Adventures in SMD

While trying to iron out the last details of the keyboard project, I decided to try my hand at a surface mounted design, and ordered some tiny ATTiny45 chips (TSSOP) while ordering some other things.  What caused me to take the plunge was that I realized I actually had all the tools I needed already.  Reading up on the topic lead me to the conclusion that the most economical way to do the soldering would be to use a skillet or hot plate; and rather than buy another tool, I wanted to attempt to use a cast iron skillet that I already had.  My thought was that cast iron heats very slowly and evenly and would have many of the same benefits, in that respect, or some other options I had read about.

My SMD boards--TSSOP footprint ATTiny45, among other things
My SMD boards–TSSOP footprint ATTiny45, among other things

So, after modifying my revision “B” design a couple times, and ensuring that the chips I had ordered fit the new design (they didn’t initially; I accidentally used the SOIC package in the first design), I ordered some new boards.  Once they arrived, and I had some free time, I made my first attempt at assembly.  To my delight, the cast iron skillet worked beautifully to heat the board for reflow.

The first assembly attempt, with an LED also, for testing--I have no picture with just the SMD components for some reason.
The first assembly attempt, with an LED also, for testing–I have no picture with just the SMD components for some reason.

The disappointment came when I realized that I had a solder bridge on the chip between pins 1 and 2.  I made a sloppy attempt to fix this, and ended up just needing to try again.  The second attempt went a little better.  I was a bit too liberal with the solder paste on the first, and in the second I resolved to remedy this.  Rather than apply a bead across the pads as I had seen some do on some assembly videos, I just applied a small amount over each pad.

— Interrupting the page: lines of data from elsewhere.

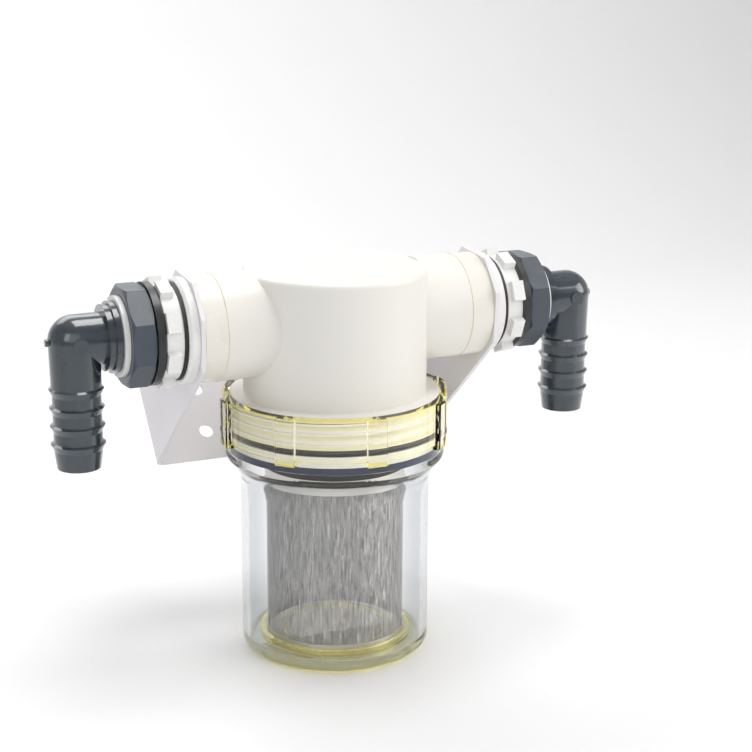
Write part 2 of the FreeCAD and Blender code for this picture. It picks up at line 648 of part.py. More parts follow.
def makeElbow(label):
    """Hose elbow: tail flange, stepped collar, tight round corner and a barbed spout pointing down."""
    body = newBody(label)
    turned(body, f"{label}_tail", [
        ("0", TAIL_START),
        ("tailFlange", TAIL_START),
        ("tailFlange", f"{TAIL_START} + tailFlangeThickness"),
        ("tailNeck", f"{TAIL_START} + tailFlangeThickness"),
        ("tailNeck", COLLAR_START),
        ("collarRadius", COLLAR_START),
        ("collarRadius", f"{COLLAR_START} + collarLength"),
        ("collarStep", f"{COLLAR_START} + collarLength"),
        ("collarStep", TUBE_START),
        ("elbowTube", TUBE_START),
        ("elbowTube", ELBOW_AXIS),
        ("0", ELBOW_AXIS),
    ])
    corner = body.newObject("PartDesign::AdditiveSphere", f"{label}_corner")
    plane = next(item for item in body.Origin.OriginFeatures if item.Role == "XY_Plane")
    corner.AttachmentSupport = (plane, [""])
    corner.MapMode = "FlatFace"
    corner.setExpression("Radius", bound("elbowTube"))
    corner.setExpression("AttachmentOffset.Base.z", bound(ELBOW_AXIS))
    doc.recompute()
    spout = [("0", ELBOW_AXIS), ("0", f"{ELBOW_AXIS} + elbowTube - seatGap"),
             ("barbStart - barbPitch / 2", f"{ELBOW_AXIS} + barbTube")]
    for number in range(int(size("barbCount"))):
        crest = f"barbStart + {number} * barbPitch"
        above = "barbTube" if number == 0 else "barbRoot"
        spout += [(f"{crest} - barbRise", f"{ELBOW_AXIS} + {above}"), (crest, f"{ELBOW_AXIS} + barbCrest"),
                  (f"{crest} + barbFall", f"{ELBOW_AXIS} + barbRoot")]
    spout += [("barbEnd", f"{ELBOW_AXIS} + barbTip"), ("barbEnd", ELBOW_AXIS)]
    barbAxis = (("0", ELBOW_AXIS), ("barbEnd", ELBOW_AXIS))
    turned(body, f"{label}_spout", spout, about=barbAxis)
    boss = newSketch(body, f"{label}_boss_circle", "XZ_Plane")
    circle(boss, "0", ELBOW_AXIS, "bossRadius")
    extruded(body, f"{label}_bosses", boss, "2 * (elbowTube + bossHeight)", bothWays=True)
    nub = newSketch(body, f"{label}_nub_circle", "XY_Plane", f"{ELBOW_AXIS} + elbowTube / 2")
    circle(nub, "0", "0", "gateNubRadius")
    extruded(body, f"{label}_nub", nub, "elbowTube / 2 + gateNubHeight")
    turned(body, f"{label}_tail_bore", rectangle("0", TAIL_START, "elbowBore", ELBOW_AXIS), cut=True)
    turned(body, f"{label}_spout_bore",
           [("0", ELBOW_AXIS), ("0", f"{ELBOW_AXIS} + elbowBore"),
            ("barbEnd", f"{ELBOW_AXIS} + elbowBore"), ("barbEnd", ELBOW_AXIS)], cut=True, about=barbAxis)
    return body


FITTINGS = {
    "port_bushing": makeBushing,
    "flange_ring": makeFlangeRing,
    "ring_gasket": makeRingGasket,
    "lock_nut": makeLockNut,
    "dark_ring": makeDarkRing,
    "union_nut": makeUnionNut,
    "union_seal": makeUnionSeal,
    "neck_washer": makeWasher,
    "elbow": makeElbow,
}


def placeFitting(body, sideAngle):
    """Local +Z becomes outward along the port and local +X becomes down."""
    outward = FreeCAD.Rotation(Vector(0, 1, 0), 90)
    side = FreeCAD.Rotation(Vector(0, 0, 1), sideAngle)
    body.Placement = FreeCAD.Placement(Vector(0, 0, size("portHeight")), side * outward)
    body.setExpression("Placement.Base.z", bound("portHeight"))


parts = [makeBowl(), makeBowlGasket(), makeNeckRing(), makeHead(), makeBracket(), makeScreenSeal()]
parts += makeScreen()
for sideName, sideAngle in (("left", 180), ("right", 0)):
    for fitting, make in FITTINGS.items():
        piece = make(f"{fitting}_{sideName}")
        placeFitting(piece, sideAngle)
        parts.append(piece)
doc.recompute()

for item in doc.Objects:
    if "Invalid" in item.State or "Error" in item.State:
        raise RuntimeError(f"{item.Label} failed: {item.State}")
for piece in parts:
    if piece.Shape.isNull() or not piece.Shape.isValid():
        raise RuntimeError(f"{piece.Label} has no valid shape")
for piece in parts:
    piece.Shape.exportStep(f"parts/{piece.Label}.step")
    print(f"{piece.Label:24s} solids {len(piece.Shape.Solids)}  volume {piece.Shape.Volume:10.1f}")
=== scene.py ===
import json
import math

import bpy
from mathutils import Matrix, Vector


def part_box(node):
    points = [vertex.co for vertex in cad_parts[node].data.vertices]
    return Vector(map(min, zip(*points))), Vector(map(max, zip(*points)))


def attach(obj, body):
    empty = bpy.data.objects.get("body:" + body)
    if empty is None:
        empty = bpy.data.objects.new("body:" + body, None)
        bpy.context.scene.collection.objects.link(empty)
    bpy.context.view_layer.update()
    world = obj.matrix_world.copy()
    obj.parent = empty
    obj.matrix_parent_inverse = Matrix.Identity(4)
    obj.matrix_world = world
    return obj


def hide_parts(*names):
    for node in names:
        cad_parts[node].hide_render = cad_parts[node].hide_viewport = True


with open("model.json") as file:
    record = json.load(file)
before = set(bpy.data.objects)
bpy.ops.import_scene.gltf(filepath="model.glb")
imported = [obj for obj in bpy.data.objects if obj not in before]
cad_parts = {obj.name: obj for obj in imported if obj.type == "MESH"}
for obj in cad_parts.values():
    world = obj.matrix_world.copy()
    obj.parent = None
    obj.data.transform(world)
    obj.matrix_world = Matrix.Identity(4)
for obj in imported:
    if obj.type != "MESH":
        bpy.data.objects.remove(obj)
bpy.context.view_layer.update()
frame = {"nodes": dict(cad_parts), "record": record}
print("frame loaded:", len(frame["nodes"]), "nodes")


def deselectAll():
    if bpy.context.object and bpy.context.object.mode != "OBJECT":
        bpy.ops.object.mode_set(mode="OBJECT")
    bpy.ops.object.select_all(action="DESELECT")


def makeActive(piece):
    deselectAll()
    piece.select_set(True)
    bpy.context.view_layer.objects.active = piece


def applyModifiers(piece):
    makeActive(piece)
    for modifier in list(piece.modifiers):
        bpy.ops.object.modifier_apply(modifier=modifier.name)


def placeInMesh(piece):
    # the object goes to the origin, and its place goes into the mesh
    makeActive(piece)
    bpy.ops.object.transform_apply(location=True, rotation=True, scale=True)


mergeDistance = 0.000004  # points nearer than this become one


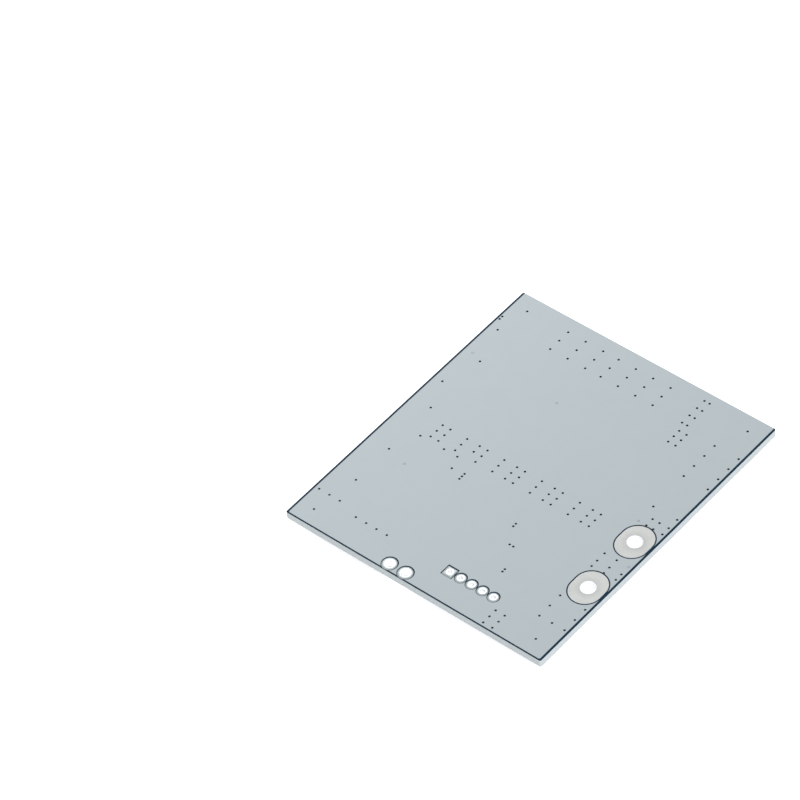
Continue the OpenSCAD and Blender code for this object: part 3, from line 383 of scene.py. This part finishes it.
def mask_finish(settings):
    """Glossy solder mask: dark on the back, with a haze of thin tin round the small pads, and lighter on
    the component side, most of all where it rises over copper."""
    finish = Finish("Dark solder mask")
    mottle = finish.group(effect(mottle_group), broad=500.0, fine=3000.0, share=0.3)
    height = finish.node("ShaderNodeSeparateXYZ", {0: finish.place}).outputs[2]
    over_copper = finish.math("LESS_THAN", height, FRONT_MASK_LOW.z + LEVEL_SLACK)
    in_front = finish.math("LESS_THAN", height, FRONT_MASK_HIGH.z + LEVEL_SLACK)
    near = 0.0
    for pad in map(Pad, PLATED_HOLES):
        if pad.small:
            reach = pad.half_width + settings.haze_width
            pad.centre.y -= settings.haze_sag
            haze = finish.fade(pad.distance(finish), reach, reach + HAZE_FADE)
            near = finish.math("MAXIMUM", near, haze)
    back = finish.mix(near, settings.mask, settings.haze)
    finish.set(
        base_color=finish.mix(
            over_copper, finish.mix(in_front, back, settings.mask_bare),
            finish.mottled(mottle, settings.mask_copper, 0.8, 1.25),
        ),
        roughness=finish.math("MULTIPLY_ADD", mottle.outputs["Tone"], 0.12, 0.24),
        specular_ior_level=finish.math("MULTIPLY_ADD", in_front, 0.2, 0.1),
    )
    return finish.bump(mottle.outputs["Height"], 0.1, 0.01)


def laminate_finish(settings):
    """Routed edge: glass plies as thin strata, broken up by cut thread ends."""
    finish = Finish("Glass-epoxy laminate")
    cloth = finish.group(effect(weave_group), thread=0.55 * MM, ply=settings.ply)
    mottle = finish.group(effect(mottle_group), broad=900.0, fine=7000.0, share=0.5)
    glass = settings.laminate
    strata = finish.mix(cloth.outputs["Plies"], shade(glass, 0.86), shade(glass, 1.06))
    threads = finish.math("MULTIPLY", cloth.outputs["Threads"], 0.35)
    woven = finish.mix(threads, strata, shade(glass, 1.12))
    dirt = finish.math("MULTIPLY", mottle.outputs["Tone"], 0.3)
    finish.set(base_color=finish.mix(dirt, woven, shade(glass, 0.7)), roughness=0.6)
    return finish.bump(mottle.outputs["Height"], 0.35, 0.02)


def barrel_finish(settings):
    """Via plating: one near-black tone for tarnish and painted shade in the hole, lighter towards the wire
    edge.
    """
    finish = Finish("Via plating with tarnish and painted shade")
    mottle = finish.group(effect(mottle_group), broad=350.0, fine=9000.0, share=0.4)
    along = finish.node("ShaderNodeSeparateXYZ", {0: finish.place}).outputs[1]
    lightening = finish.math("ADD", finish.fade(along, BOARD_LOW.y, BOARD_HIGH.y * 0.6), -0.4)
    lightening = finish.math("ADD", lightening, finish.math("MULTIPLY", mottle.outputs["Tone"], 0.7), clamp=True)
    # Mixes the near-black tone of tarnish and painted shade towards a lighter one, more towards the wire
    # edge, with a random mottle.
    colour = finish.mix(lightening, settings.barrel, settings.lighter_barrel)
    finish.set(base_color=colour, metallic=0.2, roughness=0.6)
    return finish.bump(mottle.outputs["Height"], 0.3, 0.01)


def tin_finish(settings, name, pad=None):
    """Levelled tin: a satin metal with a slow ripple, with painted light that whitens a hole and the lip of
    a small one.
    """
    finish = Finish(name)
    mottle = finish.group(effect(mottle_group), broad=420.0, fine=2600.0, share=0.35)
    tin = settings.small_tin if pad and pad.small else settings.tin
    colour = finish.mottled(mottle, tin, 0.88, 1.12)
    if pad:
        radius = pad.hole_radius
        if pad.small:
            # Painted light: the lip round a small hole is whitened towards the near-white barrel tone.
            painted_lip = PAINTED_LIGHT_LIP_SPREAD / radius
            near = finish.fade(pad.distance(finish, "Round"), radius + painted_lip, radius + 4 * painted_lip)
            colour = finish.mix(near, colour, settings.barrel_tin_and_painted_light)
        else:
            near = finish.fade(pad.distance(finish), radius, 2 * radius)
            dulling = finish.math("MULTIPLY", near, settings.hole_dulling)
            colour = finish.mix(dulling, colour, settings.dull_tin)
        # Painted light: the wall inside every plated hole takes the near-white barrel tone.
        in_barrel = finish.math("LESS_THAN", pad.distance(finish, "Round"), radius + BORE_SLACK)
        colour = finish.mix(in_barrel, colour, settings.barrel_tin_and_painted_light)
    finish.set(
        base_color=colour, metallic=settings.tin_metal,
        roughness=finish.math("MULTIPLY_ADD", mottle.outputs["Tone"], 0.14, settings.tin_roughness - 0.07),
    )
    return finish.bump(mottle.outputs["Tone"], 0.25, 0.03)


def solder_finish(settings):
    """Bright solder with the slow waves that it freezes in."""
    finish = Finish("Solder")
    mottle = finish.group(effect(mottle_group), broad=700.0, fine=6000.0, share=0.15)
    finish.set(
        base_color=finish.mottled(mottle, settings.solder, 0.85, 1.12),
        metallic=1.0,
        roughness=finish.math("MULTIPLY_ADD", mottle.outputs["Tone"], 0.2, settings.solder_roughness - 0.08),
    )
    return finish.bump(mottle.outputs["Tone"], 0.5, 0.08)


def grained_finish(name, colour, roughness, grain_scale, depth_mm, spread=0.2, metallic=0.0, coat=0.0):
    """A plain finish with a fine grain in its tone and surface, for mouldings, ceramics and leads."""
    finish = Finish(name)
    mottle = finish.group(effect(mottle_group), broad=grain_scale / 6, fine=grain_scale, share=0.6)
    finish.set(
        base_color=finish.mottled(mottle, colour, 1 - spread, 1 + spread),
        roughness=finish.math("MULTIPLY_ADD", mottle.outputs["Tone"], 0.16, roughness - 0.08),
        metallic=metallic, coat_weight=coat,
    )
    return finish.bump(mottle.outputs["Height"], 0.4, depth_mm)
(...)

This one also ended up with a solder bridge, albeit on a different pair of pins.  Rather than try to fix this immediately, I went for a third attempt.  The third one had the same problem, although much less pronounced.  I decided to try to fix the bridge in a more delicate way than I had before, especially since it seemed pretty insignificant a problem.  After heating the pins with my soldering iron, I pulled the errant solder out with my trusty x-acto knife.   Then came the test: to see if I could program the board.

A picture of the third build, fully assembled
A picture of the third build, fully assembled

After modifying the makefile for the firmware to build for the ATTiny45 instead of the ATTiny85, I wedged the programming pins into the header vias and initiated install.  Success!  Burning fuses was also a success.  I assembled the rest of the board, inserted a coin cell battery, and tested again.  Nothing.  Then I tried the programming process again.  It succeeded still, and this time, the status LED was blinking, indicating that it was working.  Okay.  Try the battery again.  Still nothing.  Weird.

I repeated the same fix steps for the second board, just for fun, and had a different problem: the programming seemed to work, but during verify, the programmer was returning all zeros.  Strange.  So, after all that, I decided to shelve it until I could think about it more and get back to it.

Later on, due to some unforeseen wear-and-tear on my deployed Roomba boards, I had a thought to do a fully surface mount design, replacing my through-hole LEDs with surface mount parts to see if it would be more durable.  During this design process–actually late in the process–I happened to notice that one of the pins on the microcontroller didn’t seem to be connected to anything on the board.  That seemed odd.  I checked the schematic, and it looked okay.  Looking closer, I discovered that the net from the ground pin seemed to be connected to the ground net, but actually was not!  During one of my part-swapping processes, it had gotten disconnected, and since it looked connected, I hadn’t touched it again.

One of the builds, now with a properly grounded ground pin
One of the builds, now with a properly grounded ground pin

I wondered if the other boards had the same problem.  Inspecting the board files revealed that, yes, they too had the issue.  I attempted a fix.  Since I had designed my boards with a copper fill for the ground, a ground plane was actually very close to the ground pin of the IC already.  I took my x-acto knife, cut through the solder mask near the pin, and used my iron to lay down a little bridge of solder from the ground plane to the pin.  After the board was cool, I plugged the battery in again and it worked!  Excited with my newly working board, I tried the same fix on the other not-quite-working board and had the same success.

Lesson learned: inspect the boards a bit more closely before sending them off to the fab.